Tag Archives: lenten sundays

5th Sunday of Lent: Strengthening Signs

 

To listen to today’s homily select the audio below:


Our gospel today (John 12,20-33) is part of the Palm Sunday event, when crowds acclaimed Jesus by casting palm branches before him as he entered Jerusalem, crying “Hosanna to the Son of David.” We will celebrate that aspect of his entrance into Jerusalem next Sunday.

But this Sunday we enter into the mind of Jesus as he enters the city. He’s troubled as he enters the city, as well may he be. “My soul is troubled now, yet what shall I say, “Father, save me from this hour. But it was for this hour I have come.”

He understands what’s going to happen to him. It’s a critical moment. Jerusalem’s religious establishment, resenting his words and actions, want to dispose of him. He has just raised Lazarus from the dead; his popularity is growing; he could easily topple the uneasy balance at a volatile time and place for the Jewish nation.

So he enters Jerusalem a marked man. But as he enters the city, he’s given a sign to strengthen him, a very simple sign. Some Greeks, pilgrims for the feast no doubt, approach Philip and Andrew and say, “We would like to see Jesus.” In their request and eagerness to meet him, Jesus sees the lasting fruitfulness of his mission on earth. “Like a grain of wheat I will fall to the ground and die,..”
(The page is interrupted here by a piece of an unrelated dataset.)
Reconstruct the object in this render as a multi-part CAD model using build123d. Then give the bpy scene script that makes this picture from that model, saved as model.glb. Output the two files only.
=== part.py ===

The gospel of John is known for signs like this, signs that point to glory. They are signs that say it is not the end, but the beginning. The Greeks who come as Jesus approaches his death are like the Magi at his birth. They are people from afar, we don’t see what will happen by the coming, but they are the first of many. There will be consequences of their coming, People will come from the east and the west; they will come from centuries beyond his own.

Like a grain of wheat, he falls to the ground and dies, but his life and his death bring much fruit .

We ask the Lord to help us see signs like he saw, signs so small, like a grain of wheat, they may be missed.
Yes, signs are there in our lives, especially as we struggle. Sometimes it’s an outsider whom we never expected help from at all. Sometimes it’s something unexpected we never thought about before. Sometimes it’s as small as Bread, the Bread of the Eucharist, which tells us we shall be fed.
God works great wonders, but we know them most through simple signs: words, things, moments that seem like nothing but they tell us all will be well.

The Greeks who came to Jesus were like that. They told him all will be well.